The lines to be extracted run from the start of the listing through the line containing "metres, +Z up."; copy them exactly and nothing else.

---- Dataset excerpt

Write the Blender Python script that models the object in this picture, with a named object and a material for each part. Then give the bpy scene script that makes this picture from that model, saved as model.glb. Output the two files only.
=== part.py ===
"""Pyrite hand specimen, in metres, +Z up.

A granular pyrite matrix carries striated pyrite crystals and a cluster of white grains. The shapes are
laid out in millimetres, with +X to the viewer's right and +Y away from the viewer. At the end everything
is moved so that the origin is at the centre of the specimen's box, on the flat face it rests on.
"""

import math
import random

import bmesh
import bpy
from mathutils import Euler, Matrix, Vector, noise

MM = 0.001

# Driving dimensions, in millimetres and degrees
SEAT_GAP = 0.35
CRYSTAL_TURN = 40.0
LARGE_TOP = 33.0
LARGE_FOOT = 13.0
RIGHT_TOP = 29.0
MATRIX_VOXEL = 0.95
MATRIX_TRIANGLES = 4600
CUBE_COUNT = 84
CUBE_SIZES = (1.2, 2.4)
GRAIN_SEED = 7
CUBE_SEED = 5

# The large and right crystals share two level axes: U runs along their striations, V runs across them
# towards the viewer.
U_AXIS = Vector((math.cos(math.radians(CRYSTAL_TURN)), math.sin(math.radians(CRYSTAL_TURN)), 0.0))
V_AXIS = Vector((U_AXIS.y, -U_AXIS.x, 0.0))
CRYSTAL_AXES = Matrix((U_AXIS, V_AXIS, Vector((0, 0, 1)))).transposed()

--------

## [Solution for this task]
Write the Blender Python script that models the object in this picture, with a named object and a material for each part. Then give the bpy scene script that makes this picture from that model, saved as model.glb. Output the two files only.
=== part.py ===
"""Pyrite hand specimen, in metres, +Z up.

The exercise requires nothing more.